Justice Kennedy has been known to change his mind after oral argument, and one shouldn’t assume his questions indicate how he will vote. Besides, Masterpiece Cakeshop presents genuinely difficult legal questions. However the Court decides the case, though, deeper issues are worth reflecting on. Cases like Masterpiece Cakeshop suggest that religious freedom for traditional believers—mostly, but not exclusively, conservative Christians—is becoming more and more problematic. Cultural and political trends make the position of traditional believers increasingly precarious, and these trends inevitably manifest themselves in our law.

Culturally, American religion is becoming increasingly polarized. A significant and rapidly increasing percentage of Americans say they have no religious affiliation, a development sociologists refer to as the “Rise of the Nones.” Nones are especially prevalent among young Millennials, about 36% of whom say they have no religious identity. But religion is not simply disappearing. Around 40% of Americans continue to maintain a strong religious identity, measured in terms of things like church attendance and frequency of prayer, a percentage that has remained remarkably consistent for decades. Nones come, not from the ranks of the traditionalists, but from what used to be the moderate center of American religious life. As in many aspects of American society, when it comes to religion, the middle is dropping out.

The increasing religious polarization suggests that, unlike in the past, traditional believers cannot count on a widespread, if thin, cultural sympathy for their commitments. A large and growing percentage of Americans has no experience of traditional religion—and, to the extent it has had such experience, rejects it. Disagreements and misunderstandings are likely to be amplified by the fact that Nones overwhelmingly reject traditional teachings about sexuality, which they see as psychologically damaging and essentially unjust, an affront to the dignity of persons. It’s not coincidental that so many of our current disputes about religious liberty, like Masterpiece Cakeshop and Hobby Lobby, involve sexuality in some way.
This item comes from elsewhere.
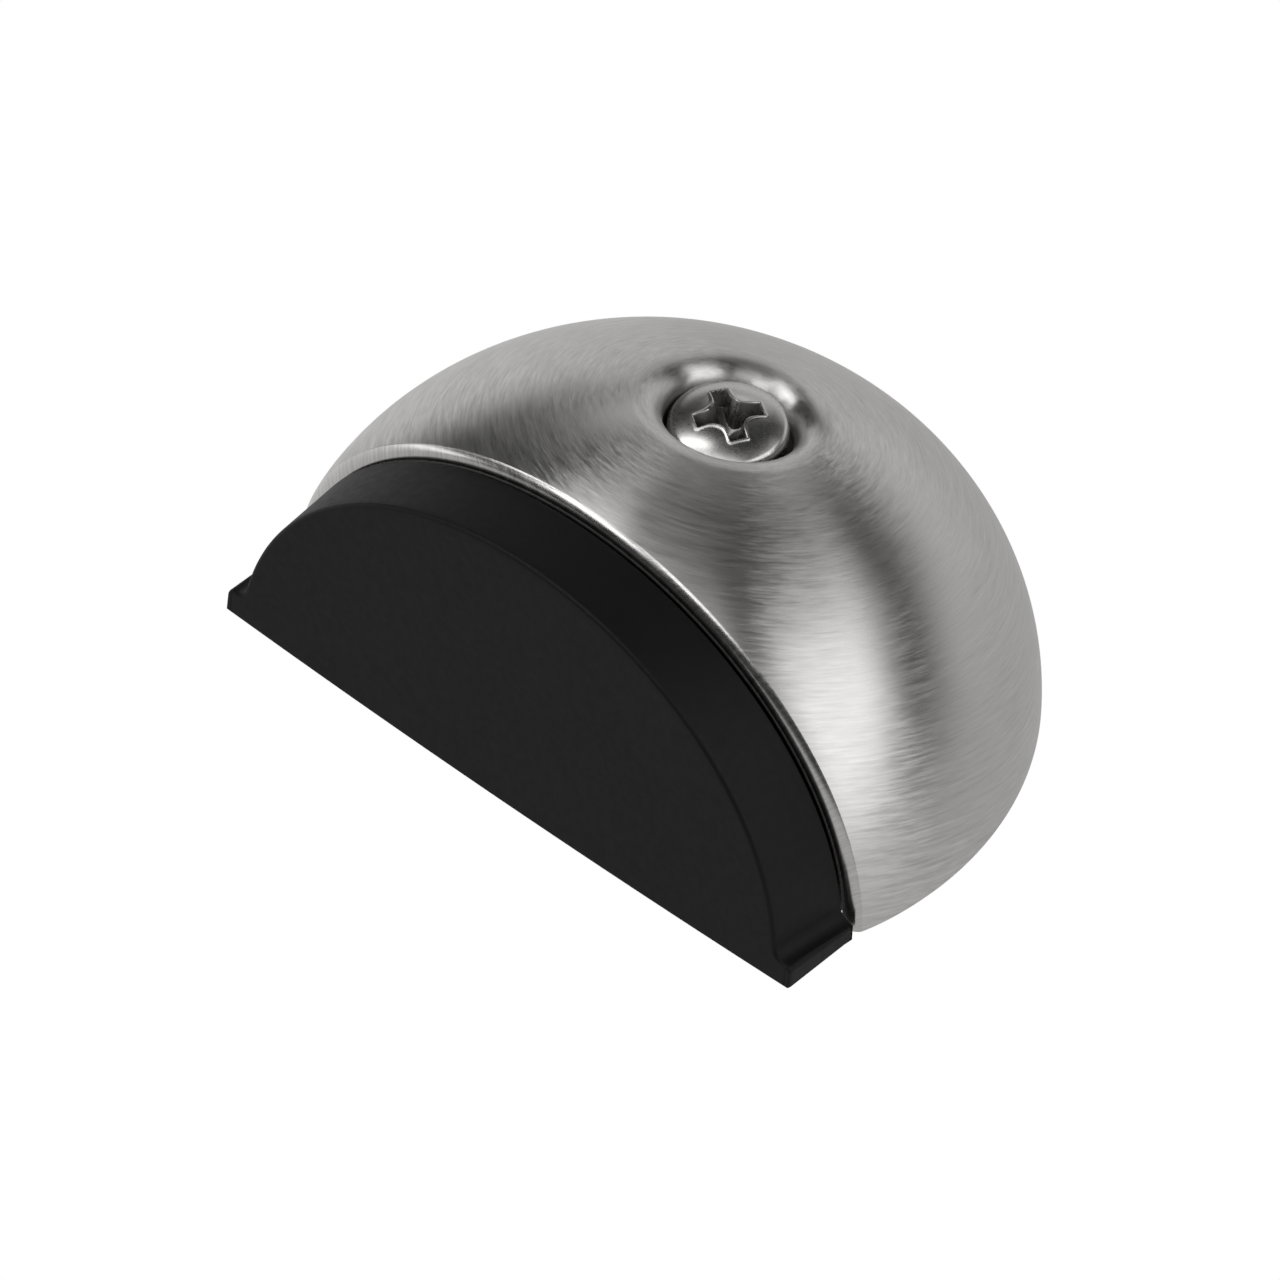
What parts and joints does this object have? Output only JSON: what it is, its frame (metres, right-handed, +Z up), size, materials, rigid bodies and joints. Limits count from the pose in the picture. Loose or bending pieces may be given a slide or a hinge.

Another cultural trend that should worry traditional believers is Americans’ expanding concept of equality. For many Americans, equality no longer means simply equality before the law. Rather, it means a rejection generally of distinctions among groups and individuals, including religious distinctions—a rejection of “difference per se.” Beliefs and practices that exclude outsiders from a religious community are presumptively suspect, because of the implicit judgments they suggest: some groups, apparently, think their beliefs and ways of life superior to others’. Such judgments seem impolite, ungenerous, and inconsistent with the spirit of true equality, which requires that each religion acknowledge the basic correctness of all the others.

The expansive notion of equality—equality as sameness—poses challenges for traditional religious groups, most of which continue to insist, as a matter of religious conviction, on maintaining boundaries with the followers of other religions. This doesn’t mean hostile relations, necessarily, only boundaries. For example, some evangelical student groups, while encouraging charity toward everyone, limit their membership to persons who share their faith commitments. Such limitations are apt to seem arbitrary and illegitimate to many Americans. In fact, a number of religious-liberty cases involve universities’ decisions to deny religiously “exclusive” student organizations access to campus.

These cultural trends are exacerbated by a political one: the growth of activist government bureaucracies at both the federal and state levels. Inevitably, just as it impinges on the activities of other citizens, the expanded regulatory state will impinge on traditional religious groups and their members. The more rules, and the more subjects covered, the greater the potential for conflict. But traditionalist groups face a specific threat: not only a growing state, but an activist state committed to advancing values they oppose. Because they reject the idea of equality-as-sameness, these groups find themselves standing in the way of the progress the state sees as its central mission. As a consequence, they should expect to become targets in a way other citizens will not. Justice Kennedy may have been getting at this in raising the issue of anti-religious animus in the Masterpiece Cakeshop argument.

In the nineteenth century, Tocqueville famously observed that American political questions inevitably become judicial ones. His observation remains true today. The cultural and political trends I have described have already begun to manifest themselves in our courts. Most religious-liberty cases are resolved, under federal or state law, on the basis of the compelling-interest test. (Under a decision called Employment Division v. Smith, the Supreme Court generally applies a different test for purposes of the federal Free Exercise Clause, but I leave that aside for now). But this test also should also make traditional believers uneasy. “Compelling interest” and “substantial burden” are vague concepts the courts never really define; the concepts turn almost entirely on the intuitions of particular judges. Because, as Glenn Reynolds writes, judges, especially federal judges, largely come from an upper-middle class professional background that mutes religious commitments, their intuitions are likely to be hostile, or at least indifferent, to many concerns traditional believers think important. And wait till the Millennial Nones start becoming judges!

I will leave for a further post a more detailed discussion of how the Rise of the Nones and our growing religious polarization, as well as the rise of the activist government, are likely to affect our future law of religious freedom. For now, it’s worth watching Masterpiece Cakeshop for some early indications.